Myth aside, Helicobacter pylori as the major cause of stomach ulcers never fit the category of woo. The theory was actually accepted by mainstream medicine within a relatively short time.

Not sure if it fits the description, but, IIRC some mental things like meditation or psychedelic drugs are being shown to indeed have real, tangible effects on the brain - both for good and bad.

Cochrane (2020) on acupuncture for chronic non-specific low-back pain, emphasis added:

We found that acupuncture may not play a more clinically meaningful role than sham in relieving pain immediately after treatment or in improving quality of life in the short term, and acupuncture possibly did not improve back function compared to sham in the immediate term. However, acupuncture was more effective than no treatment in improving pain and function in the immediate term. Trials with usual care as the control showed acupuncture may not reduce pain clinically, but the therapy may improve function immediately after sessions as well as physical but not mental quality of life in the short term. The evidence was downgraded to moderate to very low-certainty considering most of studies had high risk of bias, inconsistency, and small sample size introducing imprecision. The decision to use acupuncture to treat chronic low back pain might depend on the availability, cost and patient’s preferences.

That’s not what I would have guessed (I would have guessed effective pain relief in short term, nothing after that) but that’s what the lit review showed.

And the nocebo effect as well

So it’s a tricky question to answer as Most theories were at some point an unpopular minority opinion, that were criticized even ridiculed by mainstream scientific opinion. Also once you go back far enough the dividing line between “woo” and serious science is pretty much non existent (e.g. Issac Newton was about as out there and “woo” as you get)
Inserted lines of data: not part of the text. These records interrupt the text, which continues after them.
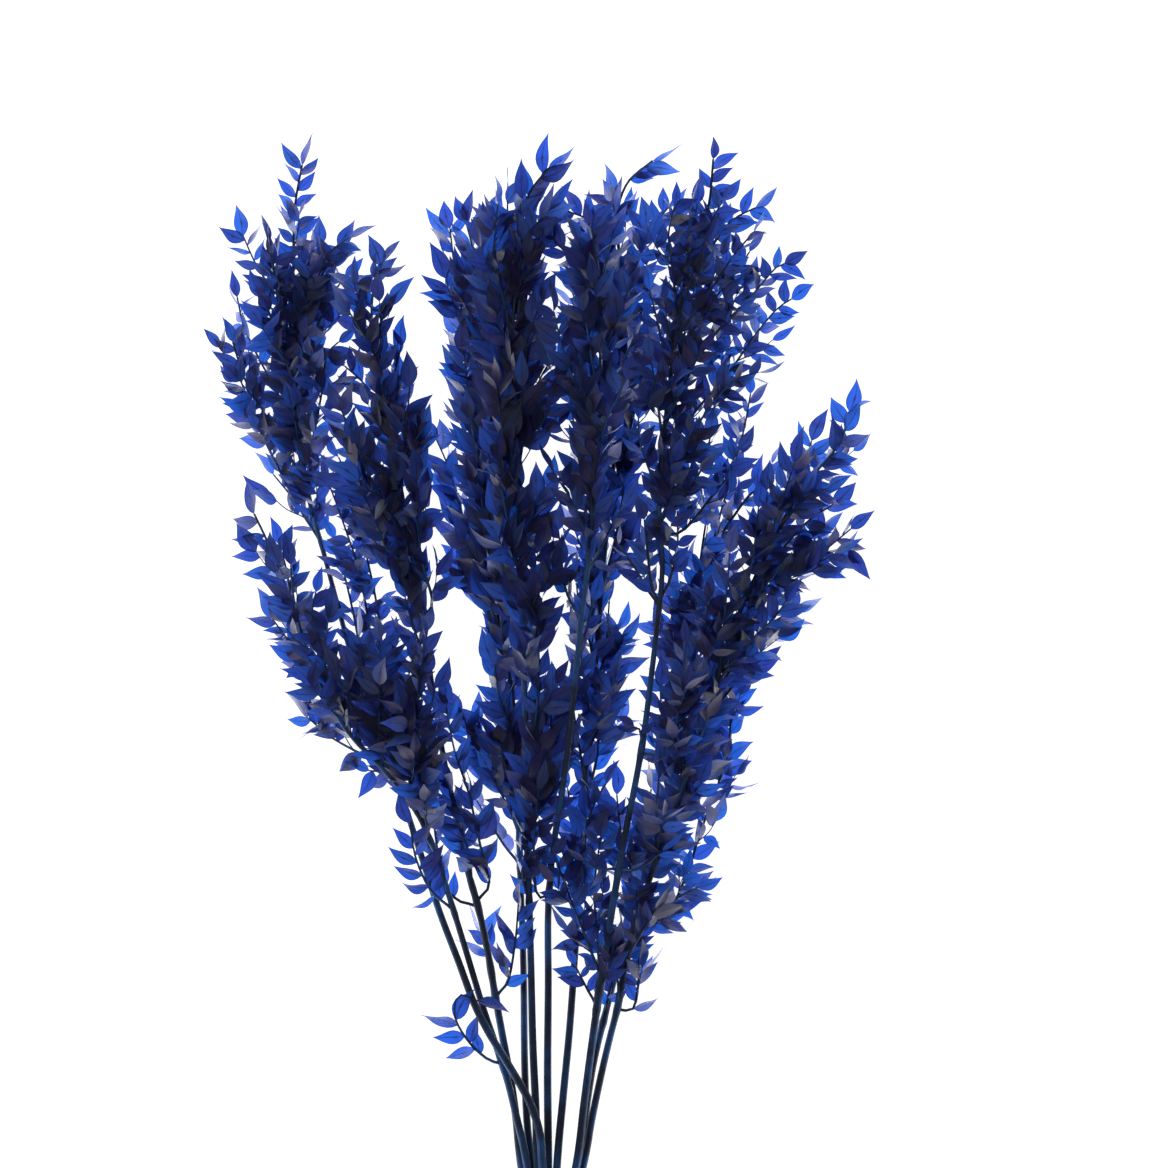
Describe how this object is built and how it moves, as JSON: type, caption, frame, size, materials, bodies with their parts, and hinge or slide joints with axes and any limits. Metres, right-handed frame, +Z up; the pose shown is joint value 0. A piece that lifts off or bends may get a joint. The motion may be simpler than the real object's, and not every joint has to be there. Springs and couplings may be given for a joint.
{
  "type": "dried ruscus bunch",
  "caption": "Tied bunch of dyed dried ruscus stems with small pointed leaves, lying flat and fanned out from its cut ends.",
  "frame": {"origin": "the middle of the tie's flat underside, on the surface the bunch lies on", "axes": "+Y runs from the tie along the stalks to the leafy tips, +Z is straight up off the surface, and +X is across the fan of stems"},
  "size_m": [0.4476, 0.8166, 0.1155],
  "materials": {
    "stem_1": "dry dyed leaves and stalk, dull",
    "stem_2": "dry dyed leaves and stalk, dull",
    "stem_3": "dry dyed leaves and stalk, dull",
    "stem_4": "dry dyed leaves and stalk, dull",
    "stem_5": "dry dyed leaves and stalk, dull",
    "stem_6": "dry dyed leaves and stalk, dull",
    "stem_7": "dry dyed leaves and stalk, dull",
    "stem_8": "dry dyed leaves and stalk, dull",
    "stem_9": "dry dyed leaves and stalk, dull",
    "stem_10": "dry dyed leaves and stalk, dull",
    "tie": "plain tan band, satin"
  },
  "bodies": {
    "root": {"stem_1": "stem_1", "stem_2": "stem_2", "stem_3": "stem_3", "stem_4": "stem_4", "stem_5": "stem_5", "stem_6": "stem_6", "stem_7": "stem_7", "stem_8": "stem_8", "stem_9": "stem_9", "stem_10": "stem_10", "tie": "tie"}
  },
  "joints": []
}
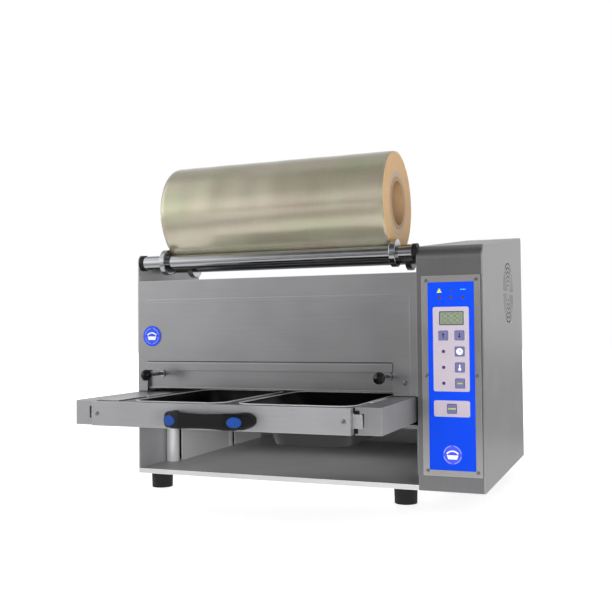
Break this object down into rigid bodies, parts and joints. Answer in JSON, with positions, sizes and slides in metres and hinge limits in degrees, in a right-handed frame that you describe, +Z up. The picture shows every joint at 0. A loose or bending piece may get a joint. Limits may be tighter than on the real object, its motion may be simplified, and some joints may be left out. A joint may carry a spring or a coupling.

I think we’d have to put a cutoff date sometime in the modern era. Newton was big into alchemy even if that’s not what we remember him for. And now I’m wondering if alchemy is less woo than homeopathy. At the very least it does seem as though you might accidentally discover something useful with alchemy.

Yep. That’s why I gave a cutoff of 50 years ago in the OP, since “woo-woo” seems to have been coined in 1971.

For varying definitions of “science”, I offer you the field of Economics.

For example, Myron Scholes and Robert Merton won the 1997 Nobel Prize for their work in developing models used to determine risk. These models turned out to be absolute shit (aka “woo”), being a direct contributor to the 2008 market collapse. But they were definitely accepted!

OTTOMH One alchemist failed to make base metals into gold. But he discovered a way to make them glow in the dark. He went on to wealth and fame. His discovery is still used in many products today. The only real changes have been recent tweaks allowing glows of colors other than greenish yellow. But those glow in the dark star and moon stickers you can buy at dollar stores use a method invented by an alchemist centuries ago.